With all that background, what are the odds of U.S. Supreme Court "coincidentally" taking an the appeal of a corrupt public official to see whether public corruption can be redefined in order to make it more difficult to prosecute public corruption (a question of utmost public importance nowadays warranting the high Court's immediate attention) - at the very same time as two very public and very corrupt figures, heads of BOTH chambers of New York State Legislature, Dean Skelos and Sheldon Silver, were convicted for public corruption?
Even if the High Court took that case for review, what are the odds that any federal court would not send a convicted criminal to prison pending review of a similar case in the U.S. Supreme Court?
And what are the odds that the U.S. Supreme Court would rule so that the conviction of Sheldon Silver and Dean Skelos would have a chance to be overturned?
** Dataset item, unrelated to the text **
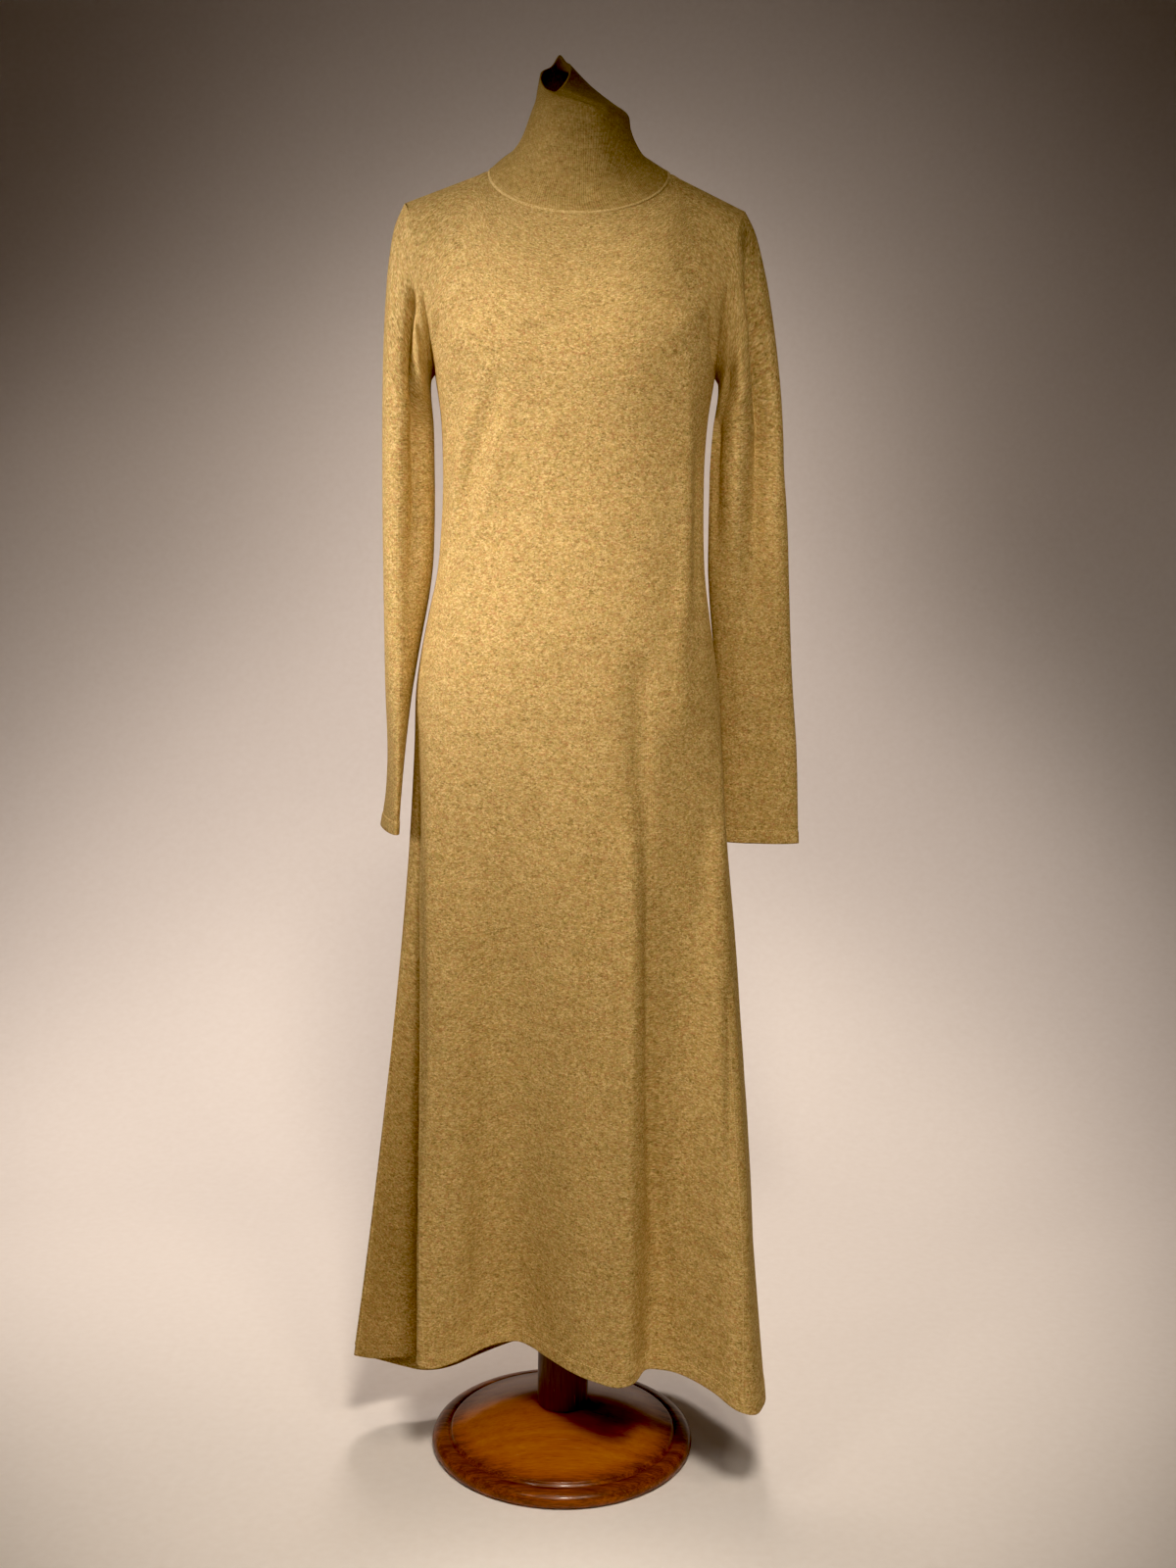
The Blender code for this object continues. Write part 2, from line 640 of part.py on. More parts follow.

And what are the odds that the federal district court that sentenced Silver to 12 years in prison will keep a convicted criminal out of prison pending appeal where there is a possibility (not certainty) that the conviction will be overturned based on a precedent of the U.S. Supreme Court? You know how many precedents of the same U.S. Supreme Court there are that federal courts do not care a rat's ass about? Let's talk whistleblower's loss of livelihood cases. Let's talk court corruption cases. Let's talk unconstitutional family break-up cases. There are zillions of applicable precedents, parties quote them until they are blue in the face - with no result.
Here - Silver is kept out of jail despite a jury conviction and a 12-year sentence because there is a CHANCE that he will win on appeal because of ONE recent precedent of the U.S. Supreme Court?
And what are the odds that any judge will give a criminal convicted by jury, sentenced to 12 years in prison and to a fine/forfeiture of 7 million dollars, "a little extra time" to pay that 7 million spread by tiny increments well beyond the lifetime of the criminal?
And what are the odds of ALL OF THE ABOVE happening together - without just a little help? Without "a hand laid on the scales of justice", as our criminal procedure professor used to say?
Imagine.
If Silver stole those $7,000,000 (and he likely stole much more) and put it into an investment account, even at a low rate of 3%, he would have a profit of $210,000 per year in interest only.
Silver is 72.
The judge ordered him to start paying out his 7 million dollar fine and forfeiture sentence at the whopping $5,846 a month.
That's $70,152 a year.
Silver's ongoing pension is $90,750.
And, if he stole $7,000,000, his income on that steal is at least $210,000 a year, by conservative estimates.
Silver will have enough money to pay his lawyers and a couple of judges, wouldn't he?
Corruption pays, doesn't it?
So, stop inundating courts with your petitions for justice, my dear average Americans, the griping crackpots.
And stop concerning yourself with Trump v Clinton, and where to run if Trump is elected or if Clinton is elected.
Start thinking business. Like Silver did.
Just get elected, invest your loot well, steal as much as you can, share your steals with whoever will cover your ass, don't get caught until you are old, frail and can beg for mercy because of your pitiful old age - and then beat the odds and live a great long life with your loot laughing at those silly people who must work for a living.